_DATA SHOWN_.
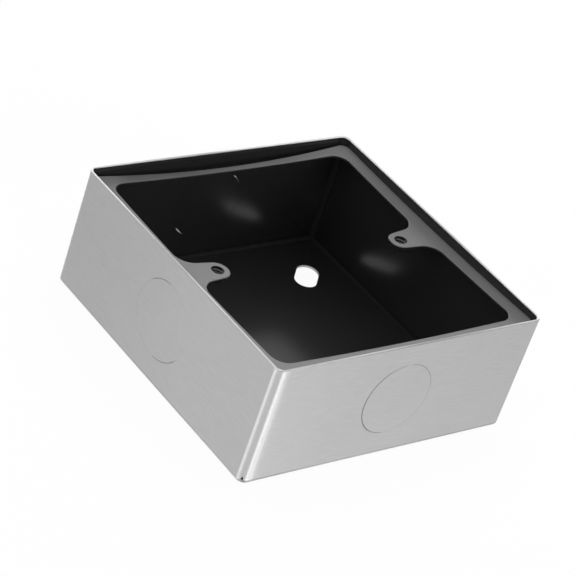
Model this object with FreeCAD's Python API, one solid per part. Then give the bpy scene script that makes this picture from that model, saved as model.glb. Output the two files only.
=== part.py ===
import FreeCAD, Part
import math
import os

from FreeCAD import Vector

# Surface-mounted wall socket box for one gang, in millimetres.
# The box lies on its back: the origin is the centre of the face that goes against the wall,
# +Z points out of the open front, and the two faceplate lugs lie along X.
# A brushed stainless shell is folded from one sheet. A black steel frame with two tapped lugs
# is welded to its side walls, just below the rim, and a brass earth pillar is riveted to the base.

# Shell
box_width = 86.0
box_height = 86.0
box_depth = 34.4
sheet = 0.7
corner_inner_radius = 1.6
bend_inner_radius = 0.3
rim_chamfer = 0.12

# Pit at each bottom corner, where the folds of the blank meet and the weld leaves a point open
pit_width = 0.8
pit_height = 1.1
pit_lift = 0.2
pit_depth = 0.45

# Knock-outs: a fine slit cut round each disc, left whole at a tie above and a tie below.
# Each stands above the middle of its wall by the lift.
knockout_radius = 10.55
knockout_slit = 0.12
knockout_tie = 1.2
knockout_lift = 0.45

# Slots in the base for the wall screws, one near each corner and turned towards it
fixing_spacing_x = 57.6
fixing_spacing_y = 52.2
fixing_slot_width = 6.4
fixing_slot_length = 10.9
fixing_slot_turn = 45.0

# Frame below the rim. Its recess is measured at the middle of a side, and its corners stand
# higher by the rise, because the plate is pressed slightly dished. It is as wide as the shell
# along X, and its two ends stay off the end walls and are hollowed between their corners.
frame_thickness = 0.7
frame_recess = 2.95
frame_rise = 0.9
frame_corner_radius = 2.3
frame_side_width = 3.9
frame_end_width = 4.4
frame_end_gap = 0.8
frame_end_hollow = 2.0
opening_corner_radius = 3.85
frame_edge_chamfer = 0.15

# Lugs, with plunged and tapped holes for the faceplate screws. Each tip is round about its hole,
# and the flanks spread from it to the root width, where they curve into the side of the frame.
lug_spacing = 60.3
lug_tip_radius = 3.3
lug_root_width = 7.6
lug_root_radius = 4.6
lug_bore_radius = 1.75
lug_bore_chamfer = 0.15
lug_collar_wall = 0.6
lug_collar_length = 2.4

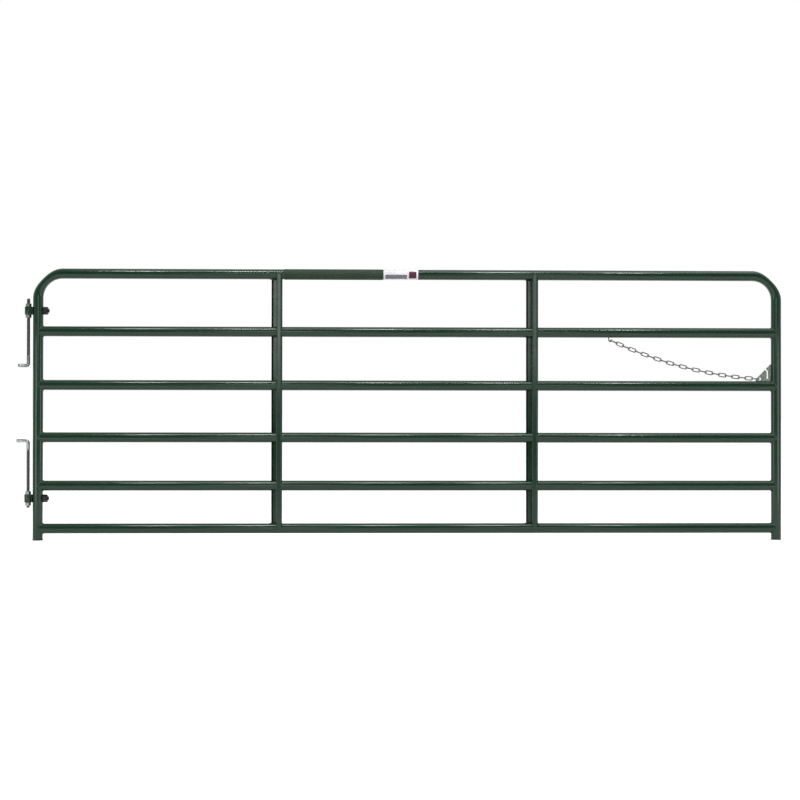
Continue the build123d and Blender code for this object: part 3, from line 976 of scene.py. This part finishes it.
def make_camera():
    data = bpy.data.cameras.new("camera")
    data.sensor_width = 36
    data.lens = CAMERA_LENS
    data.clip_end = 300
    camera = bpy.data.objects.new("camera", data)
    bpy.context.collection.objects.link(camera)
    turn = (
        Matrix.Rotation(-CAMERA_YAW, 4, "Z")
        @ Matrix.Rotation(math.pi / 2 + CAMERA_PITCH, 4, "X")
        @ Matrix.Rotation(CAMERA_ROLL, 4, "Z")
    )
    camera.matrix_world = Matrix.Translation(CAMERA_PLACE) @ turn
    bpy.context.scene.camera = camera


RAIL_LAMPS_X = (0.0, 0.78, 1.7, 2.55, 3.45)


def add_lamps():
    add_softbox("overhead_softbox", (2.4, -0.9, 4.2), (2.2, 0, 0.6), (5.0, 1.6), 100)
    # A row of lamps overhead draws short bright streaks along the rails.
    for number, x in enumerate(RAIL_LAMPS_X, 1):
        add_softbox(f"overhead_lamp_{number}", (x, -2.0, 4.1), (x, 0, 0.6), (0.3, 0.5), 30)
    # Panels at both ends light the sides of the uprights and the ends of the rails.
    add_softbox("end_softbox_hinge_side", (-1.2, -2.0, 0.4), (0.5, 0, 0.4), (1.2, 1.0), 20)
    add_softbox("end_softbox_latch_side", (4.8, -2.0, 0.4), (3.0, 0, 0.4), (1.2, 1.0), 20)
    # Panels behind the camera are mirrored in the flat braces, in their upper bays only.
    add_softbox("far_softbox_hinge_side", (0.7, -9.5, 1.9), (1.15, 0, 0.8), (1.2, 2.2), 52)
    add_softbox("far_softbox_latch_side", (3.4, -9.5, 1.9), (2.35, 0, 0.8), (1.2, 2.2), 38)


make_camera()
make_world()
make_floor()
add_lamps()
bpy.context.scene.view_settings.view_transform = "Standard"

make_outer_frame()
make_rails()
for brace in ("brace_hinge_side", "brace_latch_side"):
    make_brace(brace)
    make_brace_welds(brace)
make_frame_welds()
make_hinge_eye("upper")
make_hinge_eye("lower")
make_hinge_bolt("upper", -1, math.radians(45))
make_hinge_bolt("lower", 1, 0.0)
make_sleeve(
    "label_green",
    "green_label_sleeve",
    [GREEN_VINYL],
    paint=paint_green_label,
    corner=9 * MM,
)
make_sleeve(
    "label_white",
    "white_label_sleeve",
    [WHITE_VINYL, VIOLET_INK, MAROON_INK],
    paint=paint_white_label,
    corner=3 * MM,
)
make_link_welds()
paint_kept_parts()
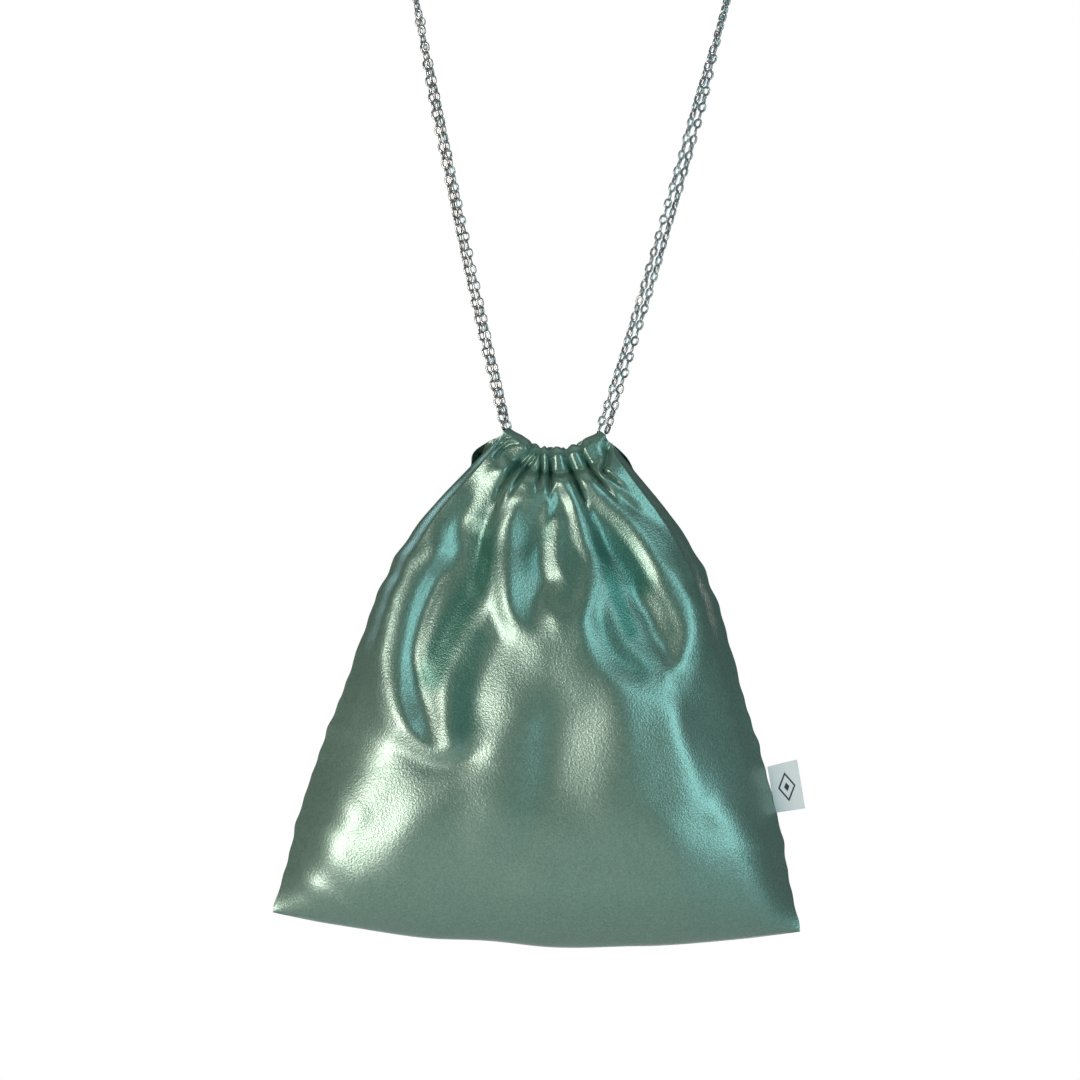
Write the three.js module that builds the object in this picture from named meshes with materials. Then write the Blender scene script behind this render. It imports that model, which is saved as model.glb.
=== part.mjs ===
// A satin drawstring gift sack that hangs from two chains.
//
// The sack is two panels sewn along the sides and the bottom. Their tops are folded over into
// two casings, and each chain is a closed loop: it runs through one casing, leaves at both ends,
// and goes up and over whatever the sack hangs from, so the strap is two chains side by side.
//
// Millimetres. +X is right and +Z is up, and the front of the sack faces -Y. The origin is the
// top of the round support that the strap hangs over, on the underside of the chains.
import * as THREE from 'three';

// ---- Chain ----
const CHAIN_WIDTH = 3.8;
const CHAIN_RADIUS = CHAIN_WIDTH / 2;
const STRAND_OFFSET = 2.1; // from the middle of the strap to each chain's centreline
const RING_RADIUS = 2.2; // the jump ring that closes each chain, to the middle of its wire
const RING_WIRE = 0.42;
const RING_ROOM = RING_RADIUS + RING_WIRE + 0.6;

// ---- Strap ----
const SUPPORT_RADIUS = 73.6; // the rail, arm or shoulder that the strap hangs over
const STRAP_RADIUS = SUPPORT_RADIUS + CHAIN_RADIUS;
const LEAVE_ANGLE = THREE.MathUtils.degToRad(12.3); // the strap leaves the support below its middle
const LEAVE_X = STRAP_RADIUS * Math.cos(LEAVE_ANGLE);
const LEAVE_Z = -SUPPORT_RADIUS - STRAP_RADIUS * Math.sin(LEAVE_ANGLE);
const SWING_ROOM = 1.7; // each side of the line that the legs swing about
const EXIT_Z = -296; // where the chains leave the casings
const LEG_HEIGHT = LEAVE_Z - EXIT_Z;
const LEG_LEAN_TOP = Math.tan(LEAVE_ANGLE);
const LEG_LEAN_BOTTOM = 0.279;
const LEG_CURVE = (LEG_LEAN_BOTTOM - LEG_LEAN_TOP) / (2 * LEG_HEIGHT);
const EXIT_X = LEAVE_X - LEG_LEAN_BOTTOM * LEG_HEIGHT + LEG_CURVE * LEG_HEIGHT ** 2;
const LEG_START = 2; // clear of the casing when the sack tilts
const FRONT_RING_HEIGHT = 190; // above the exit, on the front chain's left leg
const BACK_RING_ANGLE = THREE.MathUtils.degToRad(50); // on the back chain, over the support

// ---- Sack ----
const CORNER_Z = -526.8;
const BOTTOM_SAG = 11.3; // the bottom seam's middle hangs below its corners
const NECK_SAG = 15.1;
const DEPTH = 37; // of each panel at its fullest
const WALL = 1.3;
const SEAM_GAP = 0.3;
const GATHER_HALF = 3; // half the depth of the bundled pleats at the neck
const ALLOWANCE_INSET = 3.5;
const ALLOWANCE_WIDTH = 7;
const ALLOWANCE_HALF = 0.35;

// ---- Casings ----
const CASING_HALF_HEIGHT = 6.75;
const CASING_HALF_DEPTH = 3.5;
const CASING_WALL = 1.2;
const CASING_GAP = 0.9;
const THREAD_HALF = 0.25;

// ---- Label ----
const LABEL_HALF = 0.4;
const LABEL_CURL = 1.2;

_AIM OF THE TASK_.
Exactly as they stand, please print the lines from the first line of the records above down to the line that includes "from FreeCAD import Vector", both of those included and no others.

_REPLY TO THE EXERCISE_.
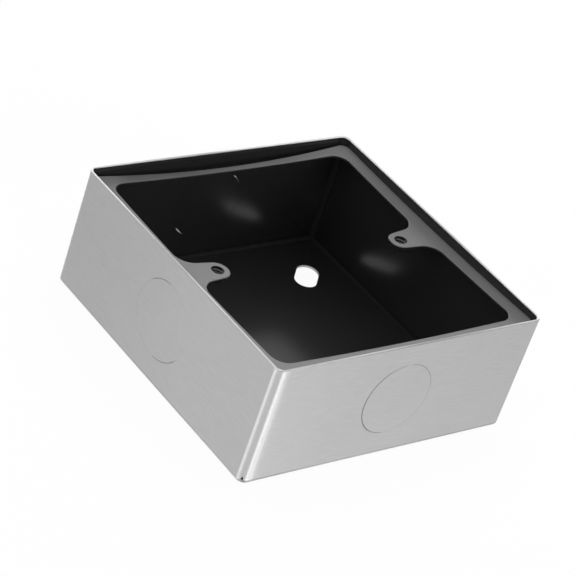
Model this object with FreeCAD's Python API, one solid per part. Then give the bpy scene script that makes this picture from that model, saved as model.glb. Output the two files only.
=== part.py ===
import FreeCAD, Part
import math
import os

from FreeCAD import Vector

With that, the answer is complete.